HOT Wallet became one of the very few user-facing products in the ecosystem that created real movement when the broader market was weak. While many projects were losing relevance, losing users, and fading into silence, HOT kept attracting activity. It created repeated usage, real onchain behavior, real community retention, and real visibility. It did not survive on presentations, governance language, or theoretical narratives. It survived because users kept showing up and because the community believed they were building toward something meaningful.

If those users are now pushed aside, diluted, ignored, or left with a symbolic outcome after carrying so much of the ecosystem’s visible energy, the damage will be much larger than one product or one TGE. It will tell every current and future participant that their effort is useful only while it can be extracted. It will tell users that they can be asked to spend, promote, invite, defend, and build, but that when the time comes to distribute value, they are suddenly no longer central. That kind of outcome does not just hurt HOT. It destroys trust in the broader ecosystem and weakens trust in Illia Polosukhin as its public leader, because people will naturally ask a simple question: if even the most active and loyal user base can be left behind, then what exactly is the value of participating at all?

And this is what makes the contrast impossible to ignore. There has already been capital, attention, and institutional support directed toward projects that, in the eyes of many users, delivered far less real adoption, far less real retention, and far less real impact. Some weaker ecosystem bets drew support without proving meaningful traction. HOT, by contrast, delivered what actually matters in hard conditions: users, transactions, liquidity, attention, endurance, and belief. It helped keep NEAR alive in the bear market. It helped preserve relevance when relevance had to be earned the hard way. It helped create the kind of living activity that cannot be faked through headlines or internal narratives. That leaves a clear and uncomfortable imbalance between where support has gone and where real value was actually created.

Distribution Principles and Execution

The distribution mechanism must be designed to reflect real participation, real contribution, and real loyalty to the product over time. It should reward the people who actually helped build HOT Wallet into a living ecosystem, not wallets that appeared only for extraction once rewards became visible.

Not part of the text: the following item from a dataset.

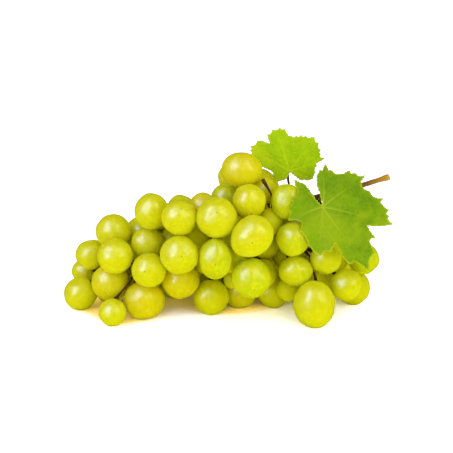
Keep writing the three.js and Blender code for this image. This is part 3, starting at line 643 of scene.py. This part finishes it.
@dataclass
class Berries:
    """The berries that stand for the CAD ones, and more of them behind, deep in the bunch.

    Once they are made, caps holds the place and direction of each CAD berry's stem end.
    """

    finish: GrapeSkin = GrapeSkin()
    # a copy of the skin for the berries deep in the bunch: its greyer bloom paints them a little darker for
    # the shade they lie in, and it has less gloss
    shaded_inner_finish: GrapeSkin = GrapeSkin(
        name="grape_skin_inner_shaded", bloom=(0.8, 0.8, 0.02), gloss=0.35, roughness=(0.5, 0.6)
    )
    count: int = 57
    plump: float = 0.2 * MM
    uneven: float = 0.03
    dimple: float = 0.07
    scar_rise: float = 0.012
    segments: int = 56
    rings: int = 36
    twig_reach: float = 0.75 * MM
    twig_gap: float = 0.35 * MM
    twig_width: float = 3.4 * MM
    stages: tuple[tuple[Ripeness, frozenset[int]], ...] = (
        (Ripeness.GOLDEN, frozenset({3, 4, 14, 16, 19, 22, 28})),
        (Ripeness.PALE, frozenset({2, 5, 10, 13, 15, 31, 33, 34, 35})),
        (Ripeness.GREENISH, frozenset({18, 23, 24, 27, 30, 36})),
    )
    ripeness_spread: float = 0.06
    draw_reach: float = 40.0
    draws: random.Random = field(default_factory=lambda: random.Random(11))
    caps: list[tuple[Array, Array]] = field(default_factory=list)

    def tree(self) -> NodeTree:
        """Makes the rule for a berry.

        Returns:
            A Geometry Nodes tree: a sphere whose top pole is the stem end, made slightly uneven,
            dimpled at the stem, stretched to the berry's ellipsoid, and pressed flat where it rests.
        """
        inputs = dict.fromkeys(("Centre", "Stem Direction", "Long Axis", "Draw"), "Vector")
        inputs |= dict.fromkeys(("Half Width", "Half Length", "Ripeness"), "Float")
        inputs["Skin"] = "Material"
        wire, given = new_group("grape_berry", "Geometry", inputs, {"Geometry": "Geometry"})
        values = {"Segments": self.segments, "Rings": self.rings, "Radius": 1.0}
        body = wire.add("GeometryNodeMeshUVSphere", values).outputs["Mesh"]
        body = wire.add("GeometryNodeSetShadeSmooth", {"Geometry": body}).outputs[0]
        ball = wire.add("GeometryNodeInputPosition").outputs[0]
        for name, kind, value in (
            ("skin", "FLOAT_VECTOR", ball),
            ("draw", "FLOAT_VECTOR", given["Draw"]),
            ("ripeness", "FLOAT", given["Ripeness"]),
        ):
            values = {"Geometry": body, "Name": name, "Value": value}
            body = wire.add("GeometryNodeStoreNamedAttribute", values, data_type=kind).outputs[0]

        height = wire.add("ShaderNodeSeparateXYZ", {0: ball}).outputs[2]
        lumps = wire.noise(wire.vector("ADD", ball, given["Draw"]), 1.2, 1.0)
        lumps = wire.ramp(lumps, 0.25, 0.75, -self.uneven, self.uneven)
        dimple = wire.ramp(height, 0.93, 1.0, 0.0, -self.dimple)
        scar = wire.ramp(height, -0.999, -0.985, self.scar_rise, 0.0)
        factor = wire.math("ADD", wire.math("ADD", lumps, dimple), wire.math("ADD", scar, 1.0))

        values = {"Vector": given["Stem Direction"]}
        turn = wire.add("FunctionNodeAlignRotationToVector", values, axis="Z").outputs[0]
        values = {"Vector": ball, "Rotation": turn}
        turned = wire.add("FunctionNodeRotateVector", values).outputs[0]
        round_part = wire.vector("SCALE", turned, scale=given["Half Width"])
        stretch = wire.math("SUBTRACT", given["Half Length"], given["Half Width"])
        stretch = wire.times(stretch, wire.vector("DOT_PRODUCT", turned, given["Long Axis"]))
        long_part = wire.vector("SCALE", given["Long Axis"], scale=stretch)
        shaped = wire.vector("SCALE", wire.vector("ADD", round_part, long_part), scale=factor)
        placed = wire.vector("ADD", shaped, given["Centre"])
        placed = wire.vector("MAXIMUM", placed, (-1.0, -1.0, 0.0))
        body = wire.add("GeometryNodeSetPosition", {"Geometry": body, "Position": placed}).outputs[0]
        wire.geometry(body, given["Skin"])
        return wire.tree

    def stem_end(self, shape: Shape, stems: Array) -> tuple[Array, Array]:
        """Finds where a berry's twig meets it.

        Args:
            shape: the berry.
            stems: the points of the CAD stems.

        Returns:
            The place on the skin and the direction out of the berry there.
        """
        gaps = shape.clearance(stems)
        near = stems[gaps < self.twig_reach + max(gaps.min() - self.twig_gap, 0)]
        first = near[np.argmin(shape.clearance(near))]
        cap = near[norm(near - first, axis=1) < self.twig_width].mean(0)
        out = cap - shape.centre
        out /= norm(out)
        return shape.centre + out * shape.radius(out), out

    def rows(self) -> Iterator[tuple[str, GrapeSkin, Shape, Array, float, list[str]]]:
        """Goes through the berries, and makes each one's random draws only when its turn comes.

        Yields:
            A berry's name, finish, ellipsoid, direction of its stem, ripeness and CAD node.
        """
        stems, _ = cad_points("stems")
        for number in range(1, self.count + 1):
            node = f"berry_{number:02d}"
            shape = Shape.of_node(node)
            self.caps.append(self.stem_end(shape, stems))
            yield f"grape_{number:02d}", self.finish, shape, self.caps[-1][1], self.ripeness(number), [node]
        for number, (*centre, radius) in enumerate(INNER_BERRIES, 1):
            shape = Shape(np.array(centre) * MM, np.array([0.0, 0.0, 1.0]), radius * MM, radius * MM)
            inward = stems[np.argmin(norm(stems - shape.centre, axis=1))] - shape.centre
            inward /= norm(inward)
            name = f"grape_inner_{number:02d}"
            yield name, self.shaded_inner_finish, shape, inward, Ripeness.YELLOW.value, []

    def build(self) -> None:
        """Makes every berry, each plumped up a little to touch its neighbours."""
        tree = self.tree()
        skins = {finish: finish.material() for finish in (self.finish, self.shaded_inner_finish)}
        for name, finish, shape, stem_direction, ripeness, nodes in self.rows():
            values = {
                "Centre": tuple(map(float, shape.centre)),
                "Stem Direction": tuple(map(float, stem_direction)),
                "Long Axis": tuple(map(float, shape.axis)),
                "Half Width": shape.half_width + self.plump,
                "Half Length": shape.half_length + self.plump,
                "Draw": tuple(self.draws.uniform(-self.draw_reach, self.draw_reach) for _ in range(3)),
                "Ripeness": ripeness,
                "Skin": skins[finish],
            }
            hand_over(grow(name, tree, values), "grape_skin", nodes)

    def ripeness(self, number: int) -> float:
        """A berry's ripeness: its group's, a little to either side."""
        stage = next((stage for stage, numbers in self.stages if number in numbers), Ripeness.YELLOW)
        return stage.value + self.draws.uniform(-self.ripeness_spread, self.ripeness_spread)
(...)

The framework should prioritize the following:

  • Real product usage
    Users who consistently interacted with HOT Wallet, used its core functions, and showed repeated engagement over time should be prioritized over one-time or opportunistic activity.

  • Sustained activity
    The mechanism should recognize users who stayed active across multiple periods, especially during difficult market conditions, rather than those who arrived only at the final stage.

  • Economic contribution
    Users who spent their own funds on transactions, paid gas, moved assets, provided liquidity, or otherwise generated measurable onchain value should be treated as meaningful contributors to ecosystem growth.

  • Community building
    Distribution should take into account the role of users who helped expand HOT Wallet beyond pure usage by inviting others, sharing the product, creating awareness, answering questions, supporting newcomers, and helping form the surrounding community.

  • Retention and loyalty
    The framework should reward not only early access, but also continued belief in the product. Users who kept showing up, kept using the wallet, and stayed involved over time helped create stability and credibility for the ecosystem.

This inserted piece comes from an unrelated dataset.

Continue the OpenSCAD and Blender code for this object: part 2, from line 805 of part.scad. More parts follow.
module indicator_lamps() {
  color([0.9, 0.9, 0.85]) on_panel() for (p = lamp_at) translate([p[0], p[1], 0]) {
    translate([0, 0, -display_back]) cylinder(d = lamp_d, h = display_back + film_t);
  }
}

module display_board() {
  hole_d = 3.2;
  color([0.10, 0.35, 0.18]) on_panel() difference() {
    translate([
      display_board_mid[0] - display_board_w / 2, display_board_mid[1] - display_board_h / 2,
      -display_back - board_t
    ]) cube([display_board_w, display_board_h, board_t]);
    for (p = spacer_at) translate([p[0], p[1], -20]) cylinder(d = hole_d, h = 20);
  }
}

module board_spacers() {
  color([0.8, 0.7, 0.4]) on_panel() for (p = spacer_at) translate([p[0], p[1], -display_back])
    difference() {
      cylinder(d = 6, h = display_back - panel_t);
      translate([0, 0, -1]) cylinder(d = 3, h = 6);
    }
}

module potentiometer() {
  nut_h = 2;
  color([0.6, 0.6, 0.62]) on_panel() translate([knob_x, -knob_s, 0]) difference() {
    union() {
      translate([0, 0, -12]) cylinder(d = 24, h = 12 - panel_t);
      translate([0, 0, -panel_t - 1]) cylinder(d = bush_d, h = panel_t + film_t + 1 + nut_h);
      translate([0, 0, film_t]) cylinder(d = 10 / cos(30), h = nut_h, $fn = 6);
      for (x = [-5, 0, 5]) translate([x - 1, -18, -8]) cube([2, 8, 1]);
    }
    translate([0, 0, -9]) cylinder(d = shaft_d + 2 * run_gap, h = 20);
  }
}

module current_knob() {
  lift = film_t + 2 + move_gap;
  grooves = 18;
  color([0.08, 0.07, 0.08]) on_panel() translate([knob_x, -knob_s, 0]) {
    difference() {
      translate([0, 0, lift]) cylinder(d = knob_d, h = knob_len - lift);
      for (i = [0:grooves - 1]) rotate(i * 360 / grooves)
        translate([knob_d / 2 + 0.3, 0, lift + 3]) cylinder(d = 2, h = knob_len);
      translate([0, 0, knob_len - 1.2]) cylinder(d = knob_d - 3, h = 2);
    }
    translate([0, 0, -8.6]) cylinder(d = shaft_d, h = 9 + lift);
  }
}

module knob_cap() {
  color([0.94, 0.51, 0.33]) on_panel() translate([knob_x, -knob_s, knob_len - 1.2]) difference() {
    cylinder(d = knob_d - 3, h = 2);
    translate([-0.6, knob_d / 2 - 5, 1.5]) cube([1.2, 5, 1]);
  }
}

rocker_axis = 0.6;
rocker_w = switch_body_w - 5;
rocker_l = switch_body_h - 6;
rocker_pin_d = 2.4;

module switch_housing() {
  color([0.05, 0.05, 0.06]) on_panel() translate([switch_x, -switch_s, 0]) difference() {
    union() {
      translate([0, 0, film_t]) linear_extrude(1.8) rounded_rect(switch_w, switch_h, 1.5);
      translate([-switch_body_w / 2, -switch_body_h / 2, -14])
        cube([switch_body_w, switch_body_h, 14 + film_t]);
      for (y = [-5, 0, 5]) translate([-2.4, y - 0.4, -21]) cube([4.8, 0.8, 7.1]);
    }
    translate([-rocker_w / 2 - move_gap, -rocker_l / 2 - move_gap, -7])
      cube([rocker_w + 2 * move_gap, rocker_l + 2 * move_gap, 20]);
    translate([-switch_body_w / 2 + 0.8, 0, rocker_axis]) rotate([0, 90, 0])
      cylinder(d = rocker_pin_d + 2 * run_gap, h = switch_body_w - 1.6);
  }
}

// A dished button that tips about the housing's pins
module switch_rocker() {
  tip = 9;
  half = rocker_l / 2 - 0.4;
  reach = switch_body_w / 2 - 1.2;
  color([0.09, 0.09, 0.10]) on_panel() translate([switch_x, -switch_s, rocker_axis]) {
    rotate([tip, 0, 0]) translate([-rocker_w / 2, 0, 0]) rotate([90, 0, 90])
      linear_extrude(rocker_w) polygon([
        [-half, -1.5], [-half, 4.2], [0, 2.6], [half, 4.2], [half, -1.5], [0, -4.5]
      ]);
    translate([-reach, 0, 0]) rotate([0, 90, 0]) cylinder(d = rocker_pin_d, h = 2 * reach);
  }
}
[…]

  • Quality over empty volume
    The mechanism should distinguish genuine users from low-effort farming patterns, empty wallets, inorganic activity, and extraction-only behavior. The goal is to reward real participants, not noise.

  • Sybil resistance and anti-abuse controls
    Distribution should include clear protections against multi-account farming, artificial activity, and any other attempts to manipulate reward allocation without creating real value.

  • Transparent criteria
    The community should understand the core logic of distribution. Even if all internal details are not disclosed, the main principles must be clear enough to establish trust and reduce conflict.

  • Fair weighting of contribution
    Not all participation is identical. The model should reflect the difference between passive presence and meaningful engagement, while still remaining understandable and defensible.

  • Protection of the actual community
    Above all, the distribution should ensure that the people who created HOT Wallet’s momentum are not diluted out of the outcome they helped make possible.

Execution of this framework should be delegated to the HOT Wallet CEO, who is in the strongest position to define fair eligibility standards, supervise implementation, and ensure that the final result reflects the real history of user participation rather than surface-level wallet activity.

This is important not only for operational reasons, but also for legitimacy. The people who built the product’s growth, usage, and community should not be erased from the reward structure by weak filters, vague criteria, or extractive actors who arrived late and contributed little.